Collect all lines below with the string "parts".
[BEGIN]
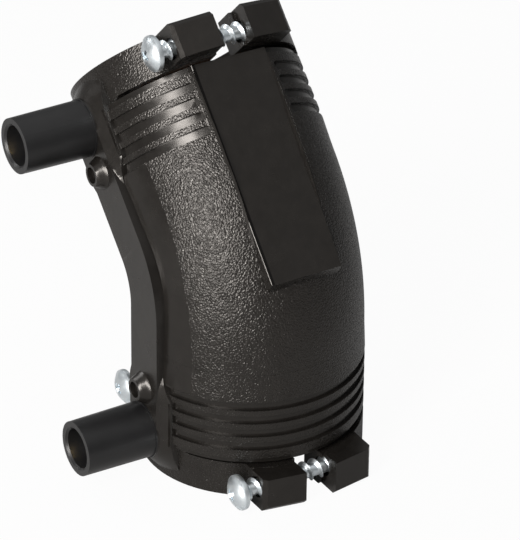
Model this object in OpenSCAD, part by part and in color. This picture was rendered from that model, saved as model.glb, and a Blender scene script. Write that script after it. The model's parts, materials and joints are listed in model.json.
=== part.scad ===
// Electrofusion elbow for polyethylene pipe, 45 degrees, with built-in pipe clamps.
// Origin: centre of the lower socket's mouth. +Z runs up the lower socket's axis.
// +X points to the outside of the bend and -Y to the side with the electrical terminals.
// The upper half is the lower half mirrored about the mitre plane of the bend.

/* [Pipe and bend] */
// Outside diameter of the pipe that goes into both sockets
pipe_d = 40; // [39:0.5:41]
// Radial clearance between pipe and socket
bore_clear = 0.3; // [0.2:0.05:0.5]
// Depth of each socket from its mouth to the pipe stop
socket_depth = 38; // [37:0.5:39]
// Diameter of the passage between the two pipe stops
passage_d = 34; // [31:0.5:35]
// Bend radius of the passage's centre line
passage_bend_r = 24; // [21:1:28]
// Angle between the two pipe axes
bend_angle = 45; // [42:1:48]
// Straight length of each leg, from the mouth to the start of the outer bend
leg_l = 33.8; // [33:0.1:35]
// Bend radius of the outer shell's centre line
shell_bend_r = 42; // [40:1:45]

/* [Shell] */
// Wall thickness over the ribbed fusion zone
wall = 7.7; // [7.4:0.1:8.2]
// Amount by which the bend is slimmer than the ribbed zone
bend_step = 0.3; // [0.2:0.1:0.6]
// Distance from the mouth to the first outer groove
groove_start = 13.7; // [13:0.1:14.2]
// Distance from one outer groove to the next
groove_pitch = 3.62; // [3.4:0.02:3.7]
// Width of an outer groove
groove_w = 2.15; // [1.8:0.05:2.4]
// Depth of an outer groove
groove_d = 0.8; // [0.5:0.1:1]
// Number of outer grooves in each leg
groove_count = 4; // [3:1:4]
// Half of the angle left free of grooves on each side of the label face
groove_free_angle = 25; // [24:1:28]

/* [Clamp rings] */
// Wall thickness of a clamp ring's thinner half, on the terminal side
ring_wall = 5.9; // [5.6:0.1:6.2]
// Chamfer on the outer mouth edge of the thicker half
ring_chamfer = 1.2; // [0.6:0.1:1.6]
// Width of a clamp ring along the socket
ring_w = 8.9; // [8.6:0.1:9.2]
// Width of the slit between clamp ring and shell
slit_w = 1.1; // [1:0.1:1.3]
// Width of the recessed band beside the slit
band_w = 1.4; // [1.1:0.1:1.7]
// Depth of the recessed band
band_d = 0.8; // [0.5:0.1:1]
// Half of the angle over which the slit runs, from the plane of the bend
slit_half_angle = 62.5; // [60:0.5:65]
// Distance from the plane of the bend to the end of the thinner half
thin_end_y = 2.5; // [2:0.1:2.8]
// Distance from the plane of the bend to the end of the thicker half
thick_end_y = 4; // [3.4:0.1:4.4]

/* [Clamp lugs] */
// Distance from the plane of the bend to the head side lug
head_lug_start = 3.25; // [3:0.05:3.5]
// Length of the head side lug along the screw
head_lug_l = 10.55; // [10:0.05:11]
// Distance from the plane of the bend to the thread side lug
thread_lug_start = 4.85; // [4.6:0.05:5.2]
// Length of the thread side lug along the screw
thread_lug_l = 11.2; // [10.6:0.1:11.6]
// Reach of both lugs past the outside of the clamp ring, at the gap
lug_reach = 6.8; // [6.4:0.1:7.4]
// Slope of the outer lug faces
lug_tilt = 9.5; // [7:0.5:10]
// Chamfer on the outer edge of the lugs, at the mouth
lug_chamfer = 1.2; // [0.8:0.1:1.6]
// Chamfer on the end of the head side lug that faces the screw head
head_lug_chamfer = 0.9; // [0.5:0.1:1.2]
// Chamfer on the far end of the thread side lug
thread_lug_chamfer = 1.2; // [0.8:0.1:1.6]

/* [Clamp screws] */
// Distance from the mouth to the screw axis
screw_z = 5.3; // [5:0.1:5.5]
// Distance from the outside of the clamp ring to the screw axis
screw_out = 1.2; // [1:0.1:1.5]
// Outer diameter of the screw thread
thread_d = 5.1; // [4.8:0.1:5.2]
// Core diameter of the screw thread
thread_core_d = 3.5; // [3.2:0.1:3.7]
// Distance from one thread crest to the next
thread_pitch = 2.8; // [2.5:0.1:3]
// Distance from the head to the first thread crest
thread_start = 1.1; // [0.9:0.1:1.5]
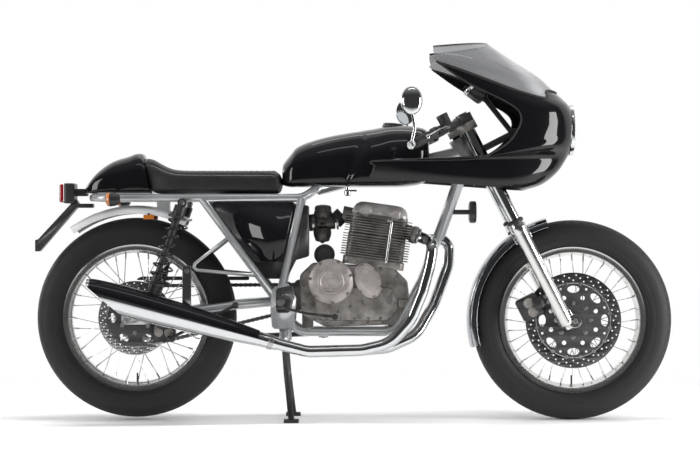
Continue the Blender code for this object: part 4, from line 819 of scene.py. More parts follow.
def build_wheels():
    for name, centre, half, rubber, flange_radius, right, left in (
        ("front", FRONT_AXLE, 0.05, FRONT_RUBBER, 0.046, (-0.0567, 0.038), (0.062, 0.022)),
        ("rear", REAR_AXLE, 0.056, REAR_RUBBER, 0.062, (-0.0627, 0.052), (0.066, 0.05))
    ):
        body = f"{name}_wheel"
        piece(f"{name}_tyre_tread", tyre_ring(centre, half), rubber, body, [f"{name}_tyre"])
        wires, nipples = wire_spokes(centre, flange_radius)
        piece(f"{name}_rim", rim_ring(centre), POLISHED, body, [f"{name}_wheel_rim"])
        piece(f"{name}_spokes", wires, SPOKE_STEEL, body)
        piece(f"{name}_nipples", nipples, CHROME, body)
        piece(f"{name}_hub", hub_shape(centre, flange_radius, right, left), POLISHED, body)


def drilled(centre, radius, bore, rings, hole):
    """A rotor with rings of drilled holes.

    The bore and a hole are a radius and a number of sides, a ring is a count, a radius and a first angle.
    """
    outlines = [circle(0, 0, radius, 96), circle(0, 0, *bore)]
    for ring in rings:
        outlines += [circle(x, y, *hole) for _, x, y in ring_of(*ring)]
    return plate(outlines, 0.005, 0.0004, upright(centre))


def face_bolts(centre, face, side, ring, radius=0.005, height=0.004):
    """Bolt heads round an axle, on a face on one side: the ring's count, radius and first angle."""
    return [
        bolt((centre.x + x, face, centre.z + z), (0, side, 0), radius, height) for _, x, z in ring_of(*ring)
    ]


def build_discs():
    """Drilled rotors on windowed carriers, with their buttons and bolts."""
    centre = Vector((FRONT_AXLE.x, FRONT_DISC_Y, FRONT_AXLE.z))
    rotor = drilled(
        centre, 0.155, (0.1215, 72), ((24, 0.13, 0), (24, 0.1385, 0.1), (24, 0.147, 0.2)), (0.0027, 10)
    )
    piece("front_rotor", rotor, FRONT_ROTOR, "front_wheel", ["front_brake_disc"])
    outlines = [circle(0, 0, 0.1205, 72), circle(0, 0, 0.016, 24)]
    outlines += [circle(x, y, 0.0115, 20, 1.7, a + pi / 2) for a, x, y in ring_of(8, 0.101)]
    outlines += [circle(x, y, 0.0072, 14) for _, x, y in ring_of(8, 0.0785, pi / 8)]
    outlines += [circle(x, y, 0.004, 10) for _, x, y in ring_of(8, 0.109, pi / 8)]
    piece("front_carrier", plate(outlines, 0.0044, 0.0006, upright(centre)), CARRIER_BLACK, "front_wheel")
    buttons = []
    for _, x, z in ring_of(16, 0.1208, pi / 16):
        buttons.append(
            rod(centre + Vector((x, -0.003, z)), centre + Vector((x, 0.0028, z)), 0.006, 16, 0.0008)
        )
    face = FRONT_DISC_Y - 0.0022
    piece("front_disc_bolts", buttons + face_bolts(centre, face, -1, (8, 0.056)), BOLT_STEEL, "front_wheel")
    profile = [(0.03, 0), (0.03, 0.0014), (0.026, 0.003), (0.0105, 0.003)]
    cap = turned(profile, 40, matrix=about_y((centre.x, face - 0.003, centre.z)))
    piece("front_hub_ring", cap, POLISHED, "front_wheel")

    centre = Vector((REAR_AXLE.x, REAR_DISC_Y, REAR_AXLE.z))
    rotor = drilled(
        centre, 0.12, (0.0905, 64), ((30, 0.098, 0), (30, 0.106, 0.07), (30, 0.113, 0.14)), (0.0022, 8)
    )
    piece("rear_rotor", rotor, REAR_ROTOR, "rear_wheel", ["rear_brake_disc"])
    outlines = [circle(0, 0, 0.09, 64), circle(0, 0, 0.016, 24)]
    outlines += [circle(x, y, 0.012, 18, 1.3, a + pi / 2) for a, x, y in ring_of(6, 0.074)]
    piece("rear_carrier", plate(outlines, 0.0044, 0.0006, upright(centre)), CARRIER_BLACK, "rear_wheel")
    bolts = face_bolts(centre, REAR_DISC_Y - 0.0022, -1, (6, 0.048, 0.5))
    piece("rear_disc_bolts", bolts, BOLT_STEEL, "rear_wheel")


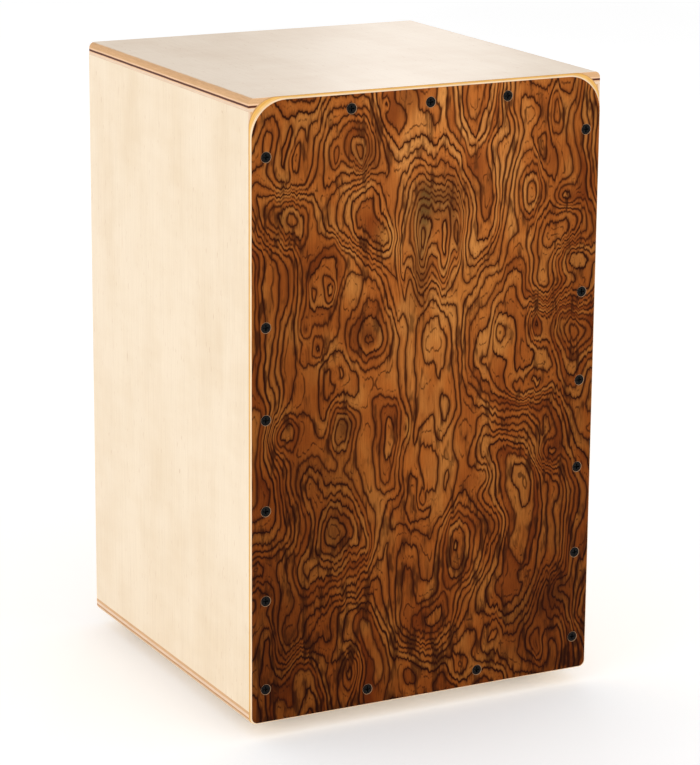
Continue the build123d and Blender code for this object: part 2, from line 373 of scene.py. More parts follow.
def stain_mask(m, point, base_mm, wanted):
    """How strongly one stain tints each point of the plate."""
    total = 0.0
    for x, z, half_width, half_height, share, stain in STAINS:
        if stain == wanted:
            fall = bell(m, point, (x, 0, z + base_mm), half_width, half_height)
            total = m.math("MULTIPLY_ADD", fall, share, total)
    return m.math("MINIMUM", total, 0.9)


# The veneer's own colours, then the painted shade: the share of light kept at the foot, at the top
# and at the long edges.
LINE_COLOUR = rgb(50, 17, 2)
HALO_COLOUR = rgb(94, 42, 10)
SMOKE_COLOUR = rgb(66, 34, 12)
PORE_COLOUR = rgb(70, 34, 14)
BAND_COLOUR = rgb(128, 68, 30)
FOOT_PAINTED_SHADE = 0.50
TOP_PAINTED_LIGHT = 1.06
EDGE_PAINTED_SHADE = 0.66


def growth_and_slope(m, point, group):
    """Growth at a point of the plate, and its steepness in rings per mm."""
    def growth_at(offset):
        shifted = m.vector("ADD", point, offset)
        node = m.add("Group", node_tree=group)
        m.put(node.inputs[0], shifted)
        return node.outputs[0]

    apart_mm, flattest = 0.4, 0.02
    here = growth_at((0, 0, 0))
    across = m.math("DIVIDE", m.math("SUBTRACT", growth_at((apart_mm, 0, 0)), here), apart_mm)
    up = m.math("DIVIDE", m.math("SUBTRACT", growth_at((0, 0, apart_mm)), here), apart_mm)
    across_squared = m.math("MULTIPLY", across, across)
    up_squared = m.math("MULTIPLY", up, up)
    slope = m.math("SQRT", m.math("ADD", across_squared, up_squared))
    return here, m.math("MAXIMUM", slope, flattest)


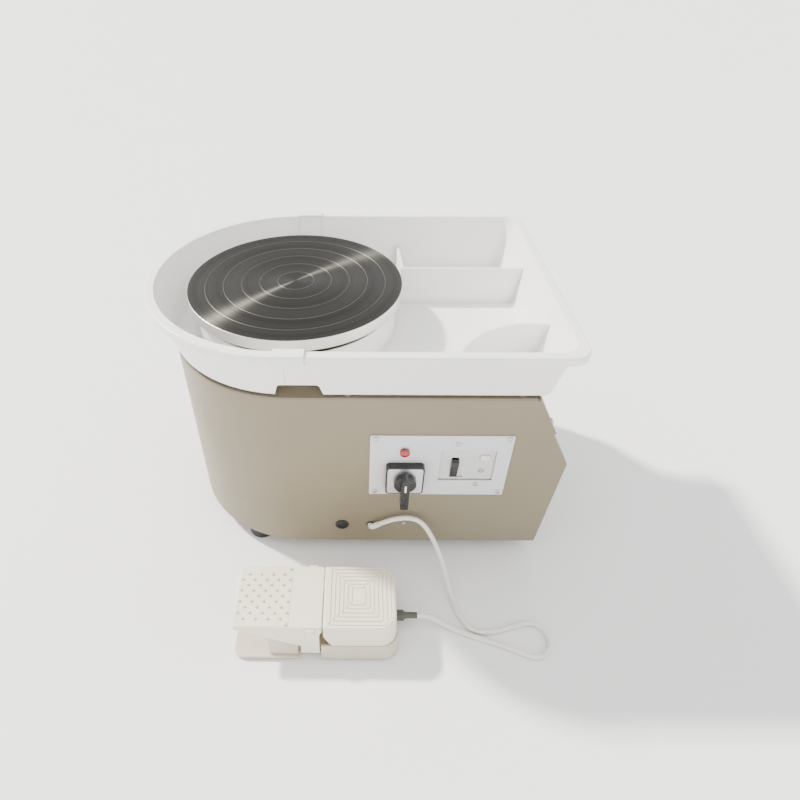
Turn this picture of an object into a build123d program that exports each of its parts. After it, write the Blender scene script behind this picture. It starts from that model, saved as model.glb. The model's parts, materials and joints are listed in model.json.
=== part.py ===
[END]
• [EXERCISE ANSWER]
Model this object in OpenSCAD, part by part and in color. This picture was rendered from that model, saved as model.glb, and a Blender scene script. Write that script after it. The model's parts, materials and joints are listed in model.json.
Continue the Blender code for this object: part 4, from line 819 of scene.py. More parts follow.
Continue the build123d and Blender code for this object: part 2, from line 373 of scene.py. More parts follow.
Turn this picture of an object into a build123d program that exports each of its parts. After it, write the Blender scene script behind this picture. It starts from that model, saved as model.glb. The model's parts, materials and joints are listed in model.json.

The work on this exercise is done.